In patients without the respective responses at baseline, cumulative rates of CCyR and MMR were 48% (8/17) and 33% (8/24), respectively. Probabilities to obtain CCyR and MMR in resistant and intolerant patients were 33% (3/9) vs 62% (5/8) and 11% (1/9) vs 47% (7/15), respectively.

Amid the 11 patients previously treated with ponatinib, 3 patients (27%) showed improvement of response achieving at least MMR. Two were in TKI-intolerant group and one in the TKI-resistant group.

Regarding the 12 patients with BCR-ABL1 baseline mutations, 4 patients (44%) improved baseline response: 2 patients (carrying M344I and E255V mutations reached CCyR and 2 patients improved their responses to MMR (both carrying exon 7 deletion). The patient with T315I mutation suffered eventually from CHR loss after 3 months and asciminib was interrupted due to progression. With a median follow-up of 10.2 months, the estimated FFS, PFS, and OS were 87%, 94%, and 94%, respectively.

We analyzed the factors associated with the response to asciminib, identifying the achievement of CCyR with prior TKI treatment as the only predictive factor (OR 10.5; 95% CI: 1.02–108.6).

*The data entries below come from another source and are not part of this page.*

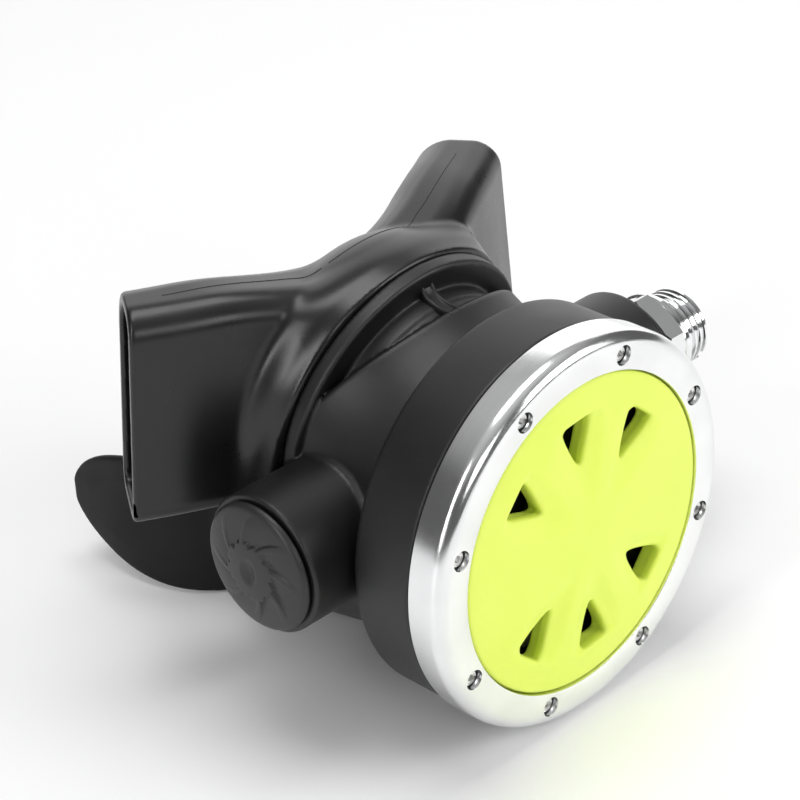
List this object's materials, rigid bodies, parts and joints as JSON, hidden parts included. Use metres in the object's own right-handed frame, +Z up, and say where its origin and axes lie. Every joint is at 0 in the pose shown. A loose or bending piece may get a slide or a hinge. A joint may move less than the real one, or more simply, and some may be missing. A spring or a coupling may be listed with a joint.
{
  "type": "scuba regulator second stage",
  "caption": "Second-stage scuba breathing regulator: round purge cover in a screwed ring, cross barrel with threaded inlet and adjusting knob, exhaust tee and silicone mouthpiece.",
  "frame": {"origin": "on the surface that the part rests on, under the middle of its bounding box", "axes": "+X along the valve barrel towards the threaded inlet, +Y from the purge cover towards the mouthpiece, +Z up towards the exhaust tee"},
  "size_m": [0.1102, 0.1042, 0.0735],
  "materials": {
    "shell_black": "fine matte grain",
    "tee_black": "semi-gloss",
    "ring_chrome": "polished",
    "cover_yellow": "satin",
    "inner_plastic": "moulded",
    "knob_plastic": "moulded",
    "spring_steel": "drawn wire",
    "lever_steel": "pressed sheet",
    "screw_steel": "satin",
    "fitting_chrome": "polished",
    "brass_inner": "machined",
    "diaphragm_silicone": "matte silicone",
    "seal_rubber": "matte",
    "mouth_silicone": "matte silicone",
    "tie_plastic": "nylon"
  },
  "bodies": {
    "body": {"case": "shell_black", "exhaust_tee": "tee_black", "tee_clip": "shell_black", "retaining_ring": "ring_chrome", "guard_plate": "inner_plastic", "purge_spring": "spring_steel", "diaphragm": "diaphragm_silicone", "valve_tube": "fitting_chrome", "lever_pin": "spring_steel", "inlet_fitting": "fitting_chrome", "inlet_oring": "seal_rubber", "lock_nut": "knob_plastic", "poppet_spring": "spring_steel", "knob_pin": "spring_steel", "exhaust_seat": "inner_plastic", "mouthpiece": "mouth_silicone", "cable_tie": "tie_plastic", "tube_oring_1": "seal_rubber", "tube_oring_2": "seal_rubber", "ring_screw_1": "screw_steel", "ring_screw_2": "screw_steel", "ring_screw_3": "screw_steel", "ring_screw_4": "screw_steel", "ring_screw_5": "screw_steel", "ring_screw_6": "screw_steel", "ring_screw_7": "screw_steel", "ring_screw_8": "screw_steel"},
    "purge_button": {"purge_cover": "cover_yellow"},
    "diaphragm_plate": {"diaphragm_disc": "inner_plastic"},
    "lever": {"demand_lever": "lever_steel"},
    "poppet_valve": {"poppet": "inner_plastic", "poppet_seat": "seal_rubber"},
    "knob": {"adjusting_knob": "knob_plastic", "knob_oring": "seal_rubber"},
    "carrier": {"spring_carrier": "brass_inner"},
    "exhaust_mushroom": {"exhaust_valve": "diaphragm_silicone"}
  },
  "joints": [
    {"name": "purge_press", "type": "slide", "parent": "body", "child": "purge_button", "axis": [0, 1, 0], "range_m": [0, 0.003], "stiffness_N_per_m": 900, "springref_m": -0.0015, "deforming": ["purge_spring", "diaphragm"]},
    {"name": "diaphragm_travel", "type": "slide", "parent": "body", "child": "diaphragm_plate", "axis": [0, 1, 0], "range_m": [0, 0.003]},
    {"name": "lever_swing", "type": "hinge", "parent": "body", "child": "lever", "pos_m": [-0.02507, -0.02825, 0.0351], "axis": [0, 0, 1], "range_deg": [0, 9.1]},
    {"name": "poppet_slide", "type": "slide", "parent": "body", "child": "poppet_valve", "axis": [-1, 0, 0], "range_m": [0, 0.001], "deforming": ["poppet_spring"]},
    {"name": "knob_turn", "type": "hinge", "parent": "body", "child": "knob", "pos_m": [-0.05017, -0.01775, 0.0351], "axis": [1, 0, 0], "range_deg": [0, 720]},
    {"name": "carrier_slide", "type": "slide", "parent": "body", "child": "carrier", "axis": [1, 0, 0], "range_m": [0, 0.002]},
    {"name": "exhaust_lift", "type": "slide", "parent": "body", "child": "exhaust_mushroom", "axis": [0, 0.9703, 0.2419], "range_m": [0, 0.0014], "stiffness_N_per_m": 60, "springref_m": -0.0005}
  ],
  "couplings": [
    {"joint": "diaphragm_travel", "follows": "purge_press", "ratio": 1},
    {"joint": "lever_swing", "follows": "purge_press", "rad_per_m": 52.7},
    {"joint": "poppet_slide", "follows": "purge_press", "ratio": 0.333},
    {"joint": "carrier_slide", "follows": "knob_turn", "m_per_rad": 0.000159}
  ]
}
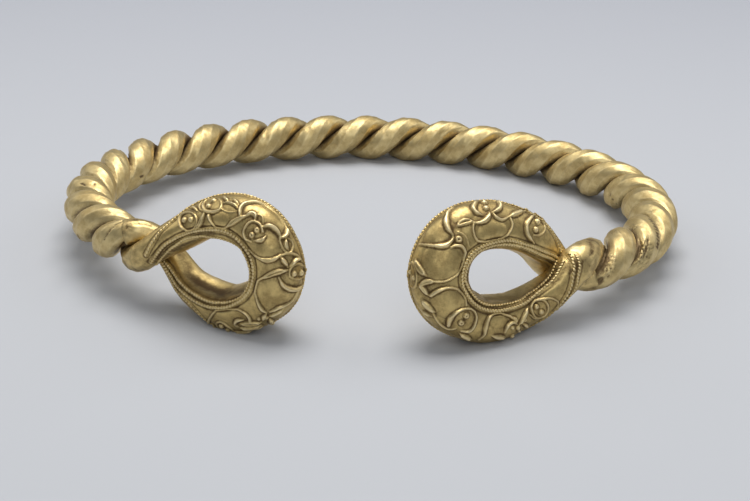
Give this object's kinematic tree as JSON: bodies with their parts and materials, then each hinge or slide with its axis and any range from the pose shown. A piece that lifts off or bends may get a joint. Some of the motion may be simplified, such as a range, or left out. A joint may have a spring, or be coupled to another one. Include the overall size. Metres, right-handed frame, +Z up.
{
  "type": "twisted gold torc",
  "caption": "Open neck ring of twisted gold rods, its two ends cast as teardrop loops with scrolling relief inside cable borders.",
  "frame": {"origin": "on the surface the torc lies on, below the middle of its bounding box", "axes": "+X across the hoop to the right-hand loop, -Y towards the gap between the loops, +Z up from the surface"},
  "size_m": [0.1839, 0.1545, 0.0371],
  "materials": {
    "rod_gold": "hammered gold, worn to a soft satin shine, brown dirt in the hollows",
    "cast_gold": "cast gold with relief, satin, raised edges worn bright and brown dirt in the ground"
  },
  "bodies": {
    "root": {"rod_one": "rod_gold", "rod_two": "rod_gold", "left_terminal": "cast_gold", "right_terminal": "cast_gold"}
  },
  "joints": []
}
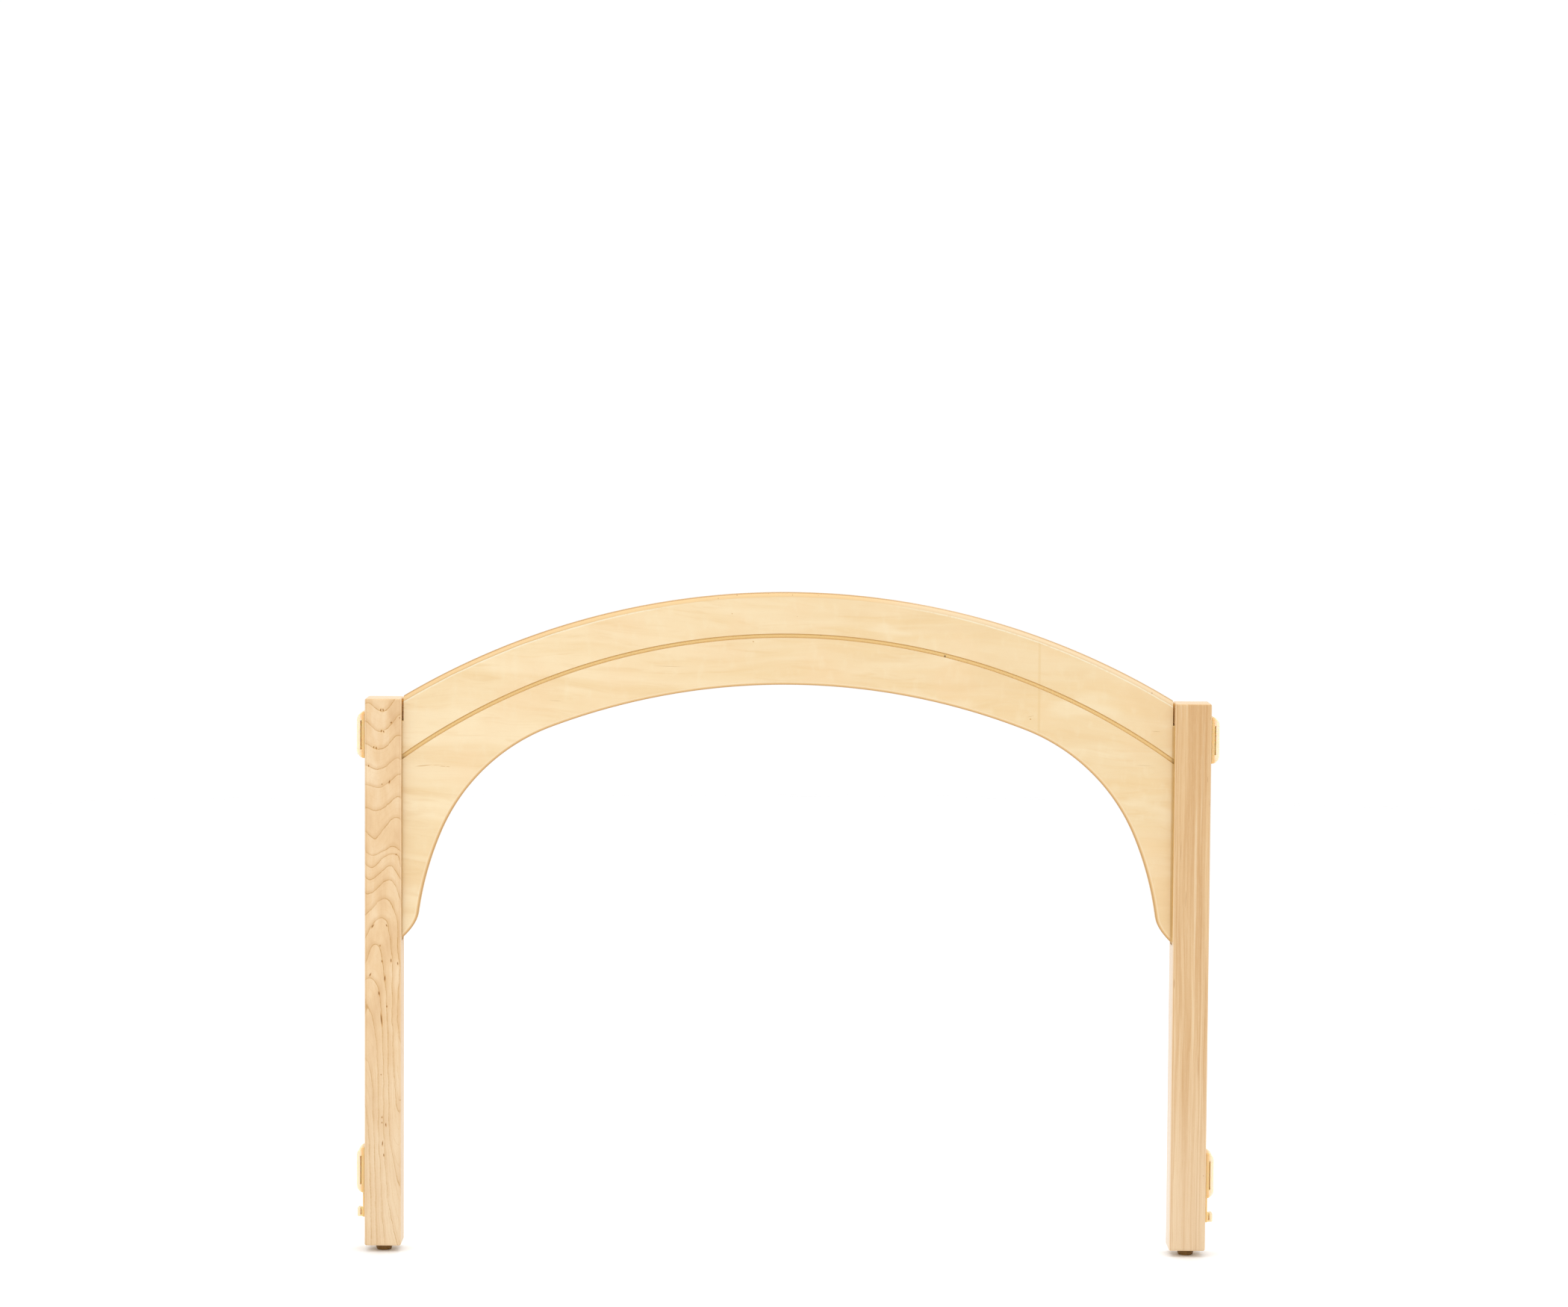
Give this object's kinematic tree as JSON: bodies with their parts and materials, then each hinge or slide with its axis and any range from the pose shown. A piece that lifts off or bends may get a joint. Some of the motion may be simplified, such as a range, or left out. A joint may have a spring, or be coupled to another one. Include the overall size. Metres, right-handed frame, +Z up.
{
  "type": "room divider arch",
  "caption": "Low free-standing arch: a curved plywood panel housed between two square wooden posts, with hook-on connectors on the outer faces and screw-in glides.",
  "frame": {"origin": "on the floor, midway between the posts and in the middle of the thickness", "axes": "+X along the width from post to post, +Y through the thickness away from the front face, +Z up"},
  "size_m": [0.9324, 0.0396, 0.7208],
  "materials": {
    "maple_flat_sawn": "satin lacquer",
    "maple_quarter_sawn": "satin lacquer",
    "birch_plywood": "satin lacquer",
    "cream_moulding": "fine satin",
    "brown_nylon": "satin",
    "zinc_steel": "bright zinc plated"
  },
  "bodies": {
    "arch_frame": {"left_post": "maple_flat_sawn", "right_post": "maple_quarter_sawn", "arch_panel": "birch_plywood", "left_upper_connector": "cream_moulding", "left_lower_connector": "cream_moulding", "right_upper_connector": "cream_moulding", "right_lower_connector": "cream_moulding", "left_upper_screw_top": "zinc_steel", "left_upper_screw_bottom": "zinc_steel", "left_lower_screw_top": "zinc_steel", "left_lower_screw_bottom": "zinc_steel", "right_upper_screw_top": "zinc_steel", "right_upper_screw_bottom": "zinc_steel", "right_lower_screw_top": "zinc_steel", "right_lower_screw_bottom": "zinc_steel", "left_threaded_insert": "zinc_steel", "right_threaded_insert": "zinc_steel"},
    "left_leveller": {"left_glide": "brown_nylon", "left_glide_stem": "zinc_steel"},
    "right_leveller": {"right_glide": "brown_nylon", "right_glide_stem": "zinc_steel"}
  },
  "joints": [
    {"name": "left_glide_screw_out", "type": "slide", "parent": "arch_frame", "child": "left_leveller", "axis": [0, 0, -1], "range_m": [0, 0.01]},
    {"name": "right_glide_screw_out", "type": "slide", "parent": "arch_frame", "child": "right_leveller", "axis": [0, 0, -1], "range_m": [0, 0.01]}
  ]
}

To our knowledge, the present study is the first to describe the results of asciminib treatment in CML patients managed in clinical practice under a compassionate access program. It is important to highlight the differences between our study population and that of the previously published paper from the phase I clinical trials with asciminib12. In the phase I trial, patients could receive asciminib after failing at least two TKIs, while in the present study patients did not have any alternative effective treatment. Taking into consideration that the majority of patients in our study were classified as intolerant to previous TKIs, the population should be considered as at special high risk of suffering side effects. Our data confirmed the good safety profile of asciminib in a heavily treated real-world population. No patients discontinued asciminib due to side effects, which is in line with previous asciminib studies (with shorter follow-up) that showed probabilities of treatment discontinuations due to side effects to be less than 10%11. This information contrast with data from 2GTKI studies in which probabilities to discontinue treatment due to side effects are higher6. Besides good data regarding asciminib tolerability, our study suggests how patients that suffer from pancreatitis or hematological toxicities with previous TKIs are at risk of suffering same side effects with asciminib.

Regarding efficacy, overall responses to asciminib were similar to the ones in phase 1 trial, with 61% of patients achieving or maintaining CCyR. Despite adequate overall responses, it is important to mention that probabilities to achieve CCyR in resistant patients without CCyR at baseline was 33% (3/9), which is significantly lower compared to results observed in phase I trial. One explanation could be the more pretreated population in our study; however, ongoing studies will clarify probabilities of achieving optimal responses in patients without baseline responses.

Our study included 30% of patients that had received ponatinib prior to asciminib. As expected, only 3/9 patients show improved responses, with 2 of these patients corresponding to the intolerance group. The phase I study also included 30% of patients previously treated with ponatinib, nevertheless, treatment responses according to previous ponatinib exposure were not reported to date. We believe that further asciminib studies should describe asciminib activity in ponatinib-resistant patients in order to clarify best treatment alternatives in 2GTKI-resistant patients14.

In conclusion, the results presented, in line with data from the phase 1 study, show asciminib as a safe and efficacious drug for CML patients without treatment alternatives in common clinical practice. Further ongoing studies will provide information related the type of patients that would benefit the most from this new treatment approach.